International coaches are usually more comfortable than your average coach and many travel through the night, allowing you to spend more time on your actual holiday. Although the journey time is obviously longer (London to Courchevel takes around 18.5 hours), you don't have the usual airport hassle of checking in luggage and hanging around in the departures lounge waiting for your flight to board. It is also more eco-friendly and often a bit kinder on the pocket.
If you’re travelling from the UK, or perhaps from other European destinations to France by car, one of only a few options is to take the cross-channel ferry; another is the Eurotunnel train. You should book ferry tickets well in advance, especially if you’re thinking about travelling during peak holiday season.
Bringing your own vehicle with you to Courchevel is a good idea if you want to have a little more flexibility getting around once you’re here, although in Courchevel you' don't really need a car in winter to get around - the free shuttle buses do a very good job.
Bear in mind though, if you do decide to drive here, that in winter the road on the way up to Courchevel from Moutiers is around 25km long and quite winding in places. Although snow clearers operate every day in winter, conditions can be hard to drive in and you may need snow chains. Read our Driving to Courchevel Guide and find more information on Parking in Courchevel once you’ve arrived.
Hiring a car from the airport or train/bus station is a good option, allowing you more flexibility especially with really early or late flight times.
Also see: Driving to Courchevel
Travelling with equipment
Airlines, trains and transfer companies are all well-versed in catering for customers who travel with their own sports equipment (eg skis/snowboards or bikes/golf clubs in the summer), but it’s well worth checking the details in advance. Each company will have their own individual policy terms and conditions depending on the type of sporting equipment you are transporting. Here's a snapshot of the different transport options and a guide to their restrictions:
By Plane: Some airlines charge for taking skis/snowboards, and some don’t, and this can also apply to bikes, golf clubs, parachutes, mountaineering equipment - so check before you book. Make sure you pack your gear well, as it’s not unusual for there to be a few bumps and bruises along the way, if you don’t! The same applies for your bike, whether that be a mountain bike, road bike or touring bike...pack it well and ensure it falls within the packaging guidelines specified by the carrier. For more information see our Cycling & Mountain Biking Guides.
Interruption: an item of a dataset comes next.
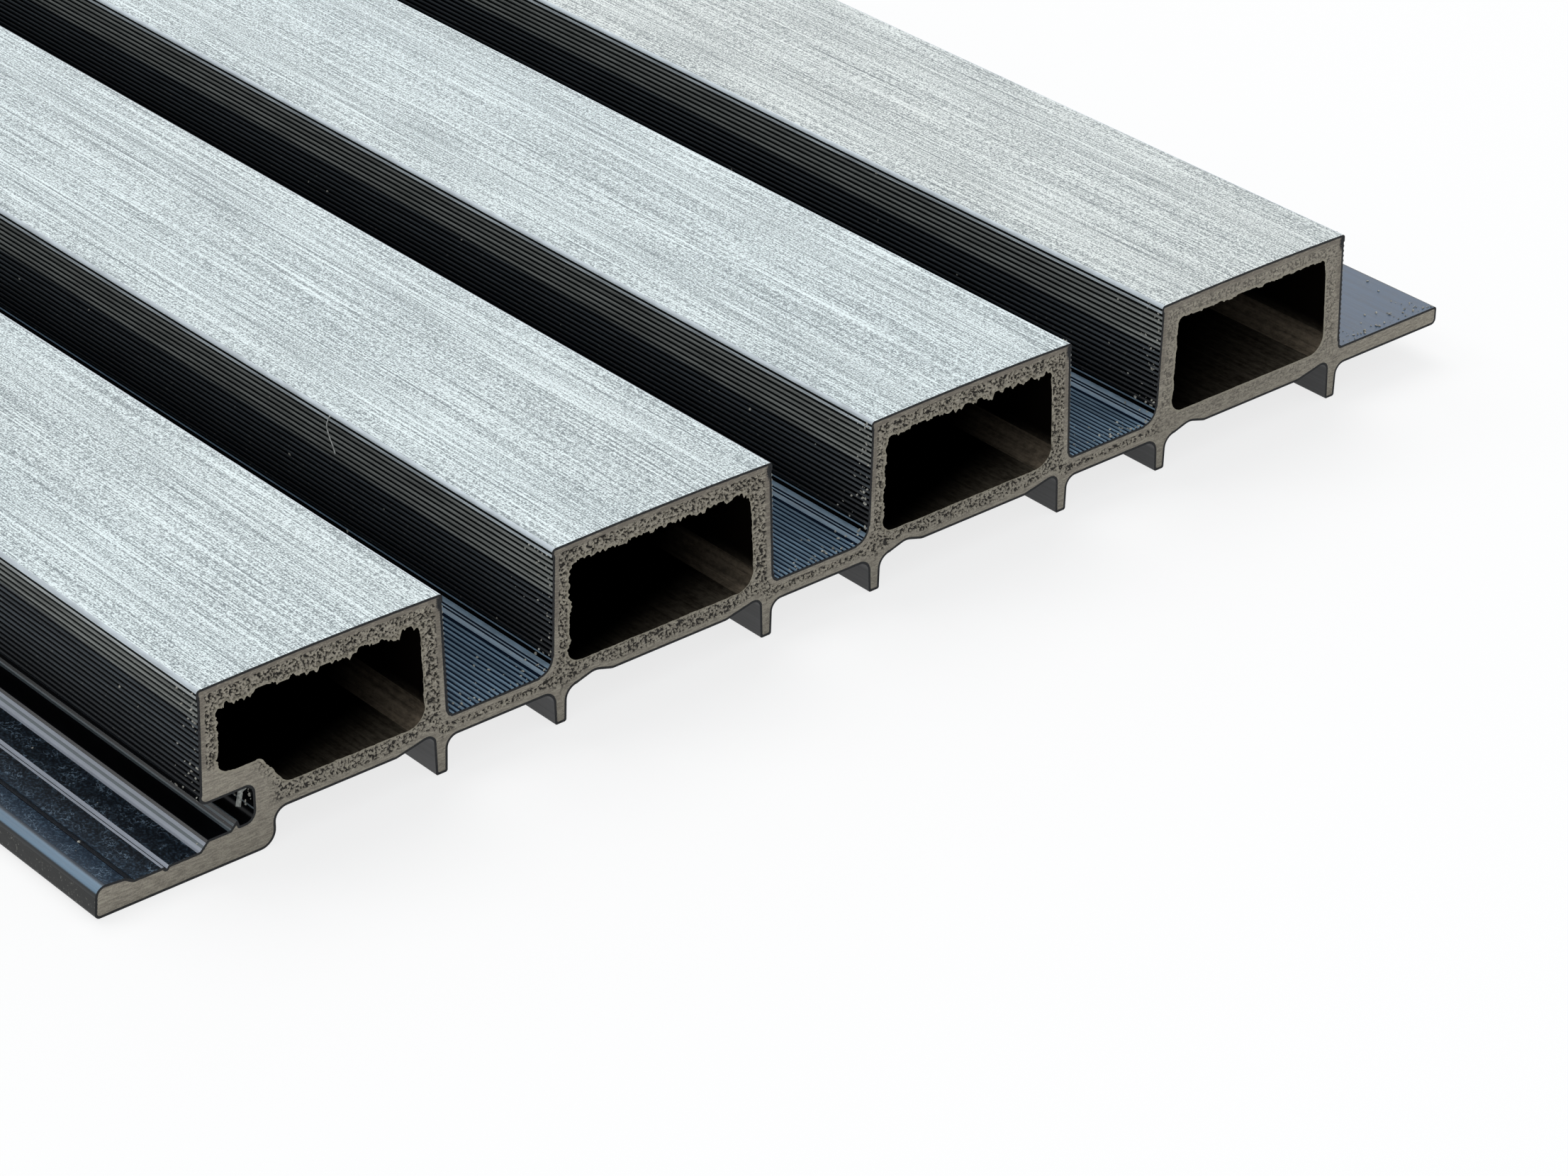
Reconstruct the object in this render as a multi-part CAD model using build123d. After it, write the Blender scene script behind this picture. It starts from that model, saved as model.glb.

Airport Transfer companies - again, these guys know that you’re going skiing, so they are able to cater for skis and snowboards coming too. However, it’s always important to let them know exactly what you’re bringing, so that they can ensure having sufficient capacity for skis/snowboards/bikes/clubs etc. An 8-seater minibus is much more cramped if all 8 of you turn up with skis without having forewarned the driver!
By Train - depending on where you start from, remember that train travel might include a couple of changes and almost certainly lugging your gear up and down a few sets of stairs or escalators. Eurostar allows skis/snowboards as 1 of your 2 permitted pieces of larger luggage, however golf clubs, bikes and other sporting equipment incur an additional charge of around £30 for their registered luggage service.